The usual alpha symbol for regular expressions \w
in the .NET Framework matches alphanumeric symbols, and thus is equivalent to [a-zA-Z0-9]
, right? There is any [a-zA-Z]
equivalent in .NET?
views:
48answers:
2
+5
A:
Not quite, \w
also matches the underscore and accented characters (ä, ó, etc.).

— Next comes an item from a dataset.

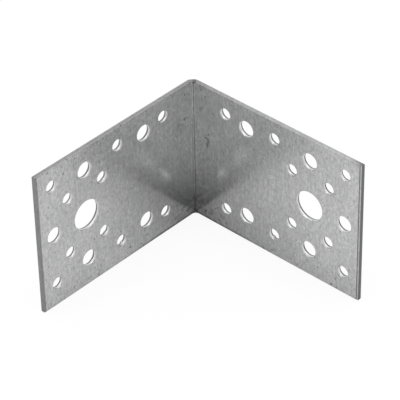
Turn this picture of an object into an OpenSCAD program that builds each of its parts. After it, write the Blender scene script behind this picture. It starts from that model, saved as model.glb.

If you just want to match letters (including accented ones), you can use the Unicode property \p{L}
Tim Pietzcker
2009-10-29 17:01:57
more info on http://www.regular-expressions.info/unicode.html
Jader Dias
2009-10-29 17:07:56
Here's a link to all the character classes in .NET Regex in great detail: http://msdn.microsoft.com/en-us/library/20bw873z.aspx
280Z28
2009-10-29 17:09:41
A:
From the MSDN documentation:
If ECMAScript-compliant behavior is specified, \w is equivalent to [a-zA-Z_0-9]. For information on ECMAScript regular expressions, see Regular Expression Options and ECMAScript vs. Canonical Matching Behavior.
So if you use
new Regex("\w", RegexOptions.ECMAScript);
It will be equivalent to [a-zA-Z_0-9]
Jader Dias
2009-10-29 19:23:39